Дед Оболенского родился сразу после смерти Екатерины I, по службе не преуспел — умер в конце века секунд-майором, — зато упорно наживал земли. Все новые и новые. Под Москвой и под Арзамасом. В Веневском и Курмышском уездах. Торговался. Поджидал подходящего момента. И снова торговался. К концу жизни имел немалое состояние — 2362 души, прикупленных за сорок с лишним лет. Только скупым не был — новый дом на Новинском бульваре заказал модному тогда архитектору М. Ф. Казакову. Два этажа с антресолями, анфилада парадных комнат, редчайший в особняках великолепный двусветный зал. За домом превосходный английский сад, окруженный аллеями акаций, которые хорошо запомнились внучке декабриста, Е. А. Сабанеевой, оставившей свои мемуары. Проект дома с традиционной и очень удобной планировкой, нарядным фасадом, деталями архитектурного декора сохранился в альбомах Матвея Федоровича Казакова, или, иначе, в «Альбомах партикулярных строений М. Ф. Казакова», изданных в 1956 году.

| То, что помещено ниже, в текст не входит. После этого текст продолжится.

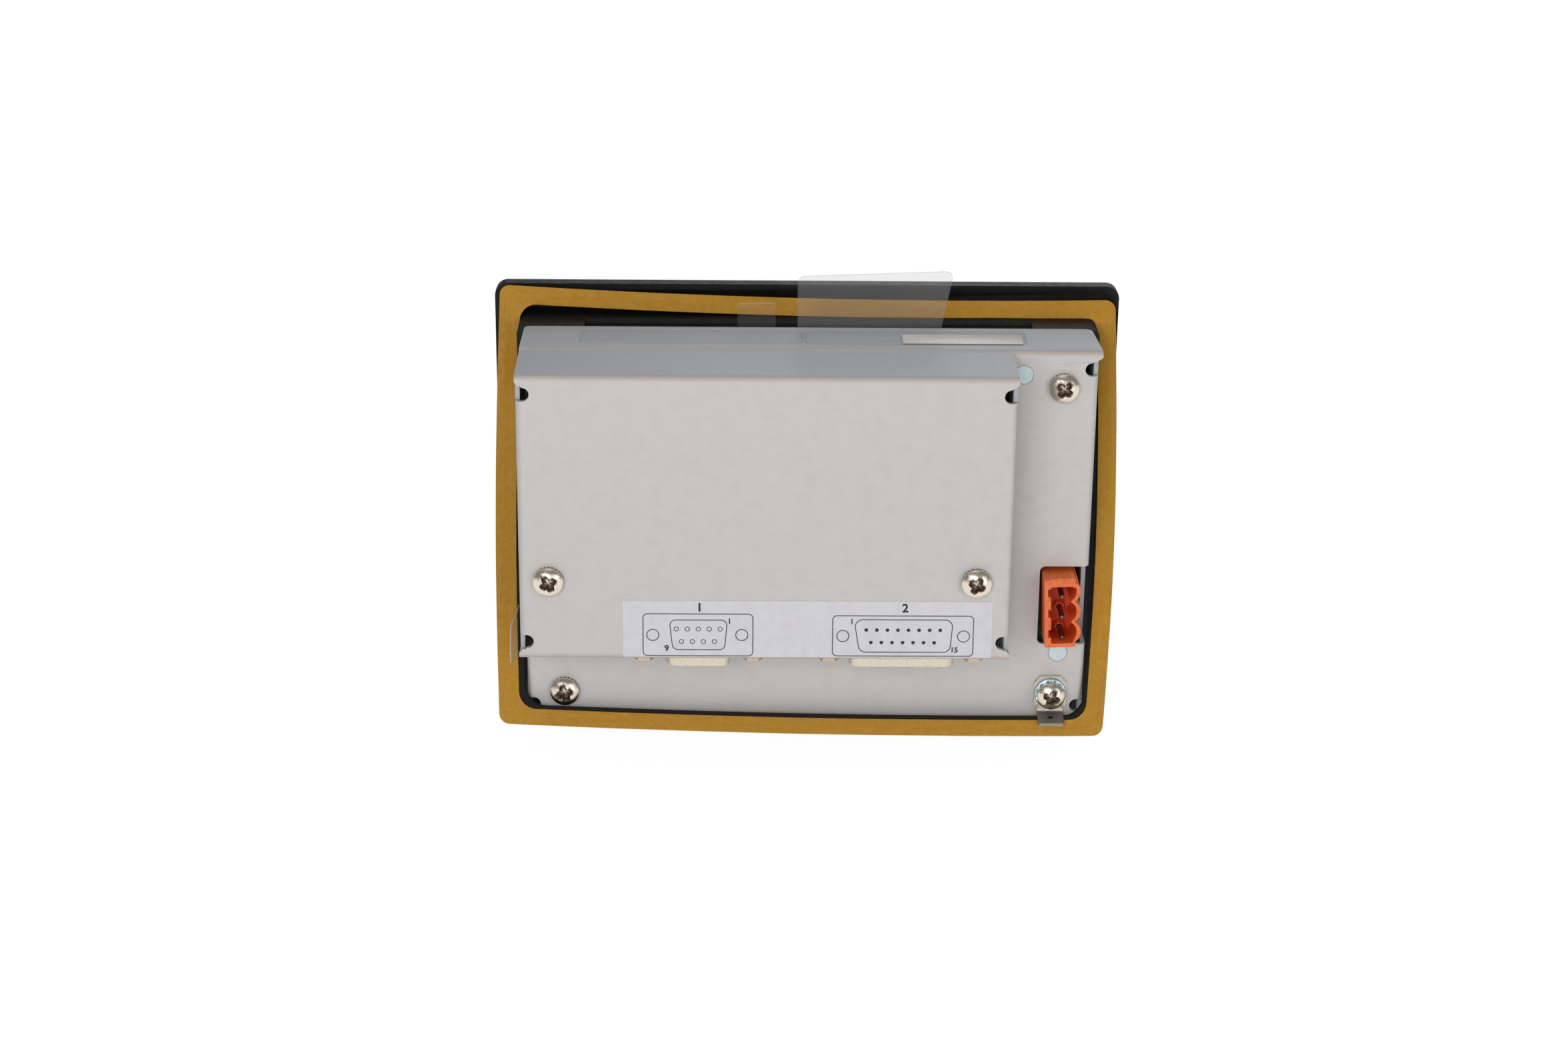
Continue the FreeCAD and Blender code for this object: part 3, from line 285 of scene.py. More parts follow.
def softened(node, material, width):
    """A merged copy of a CAD node with its edges broken. Its flat triangles are dissolved, and its
    many-sided faces are netted again, so that none runs across an opening."""
    mesh = frame["nodes"][node].data.copy()
    mesh.materials.clear()
    mesh.materials.append(material)
    shell = bmesh.new()
    shell.from_mesh(mesh)
    bmesh.ops.remove_doubles(shell, verts=shell.verts, dist=1e-6)
    bmesh.ops.dissolve_limit(shell, angle_limit=math.radians(2), verts=shell.verts, edges=shell.edges)
    many_sided = [face for face in shell.faces if len(face.verts) > 12]
    bmesh.ops.triangulate(shell, faces=many_sided, ngon_method="EAR_CLIP")
    shell.to_mesh(mesh)
    shell.free()
    mesh.polygons.foreach_set("material_index", np.zeros(len(mesh.polygons), np.int32))
    made = bpy.data.objects.new(node + "_eased", mesh)
    bpy.context.scene.collection.objects.link(made)
    mesh.shade_smooth()
    mesh.set_sharp_from_angle(angle=math.radians(30))
    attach(made, "case")
    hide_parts(node)
    ease(made, width)


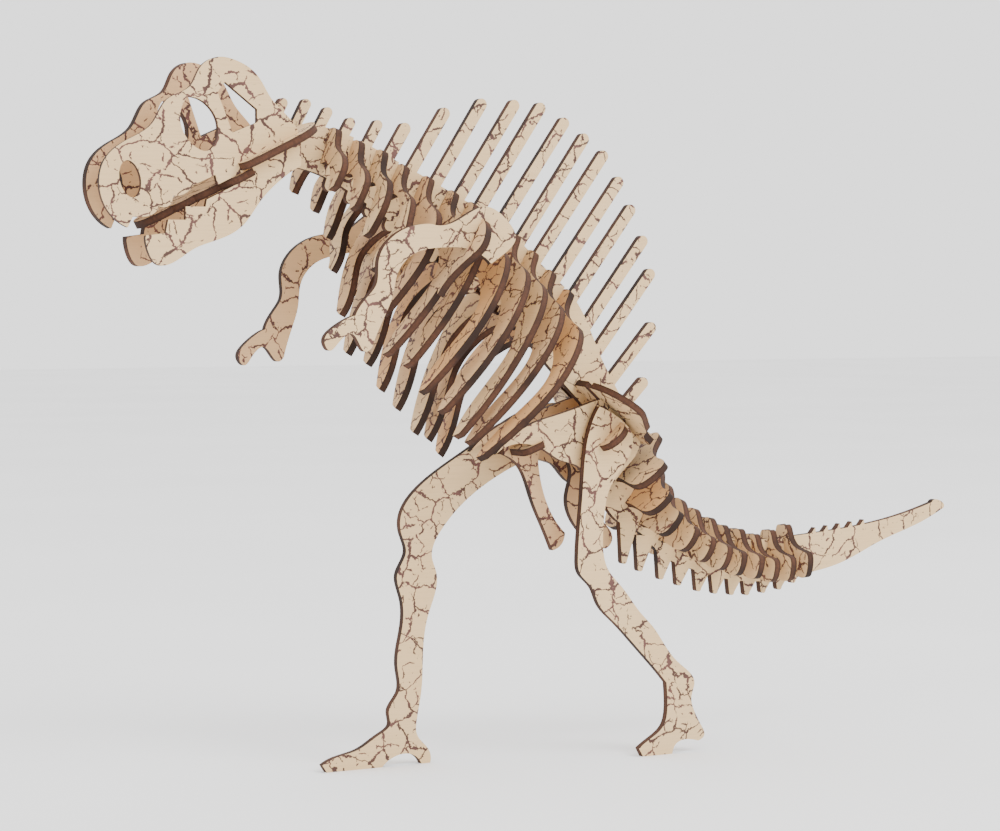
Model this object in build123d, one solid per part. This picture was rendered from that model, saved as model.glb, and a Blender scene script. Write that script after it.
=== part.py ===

Дом, как и ховринское поместье, сменил своего владельца на рубеже XIX столетия. Фонд Управы благочиния в Центральном государственном архиве Москвы свидетельствует, что им стал отец декабриста. При нем дом в 1812 году горел, им же и был тремя годами позже восстановлен. И хотя другим своим поместьям П. Н. Оболенский предпочитал село Рождествено под Москвой, заботился он и о Ховрине. Отсюда было им снаряжено в Московское Земское ополчение одиннадцать человек.
По сравнению с собственным отцом особенно богатым П. Н. Оболенского назвать трудно. Тем более что те без малого семьсот душ, которые составили его часть наследства, предстояло еще делить между четырьмя сыновьями и четырьмя дочерьми. Впрочем, к Евгению Петровичу все эти расчеты отношения не имели. Лишенный всех прав и состояния, он оказывается в Сибири сначала на солеваренном заводе в Иркутском Усоле, в 1826 году — в Нерчинске, годом позже в Чите, потом на Петровском заводе, пока в 1839 году не выходит на поселение в Туринск, а в начале сороковых годов переводится в Ялуторовск. В Ялуторовске же Е. П. Оболенский женится на простой крестьянке, вольноотпущенной В. С. Барановой. И хотя их детям был возвращен в 1856 году княжеский титул, все они сами зарабатывали себе на жизнь, вроде состоявшего земским врачом в Тарусе Ивана Евгеньевича Оболенского.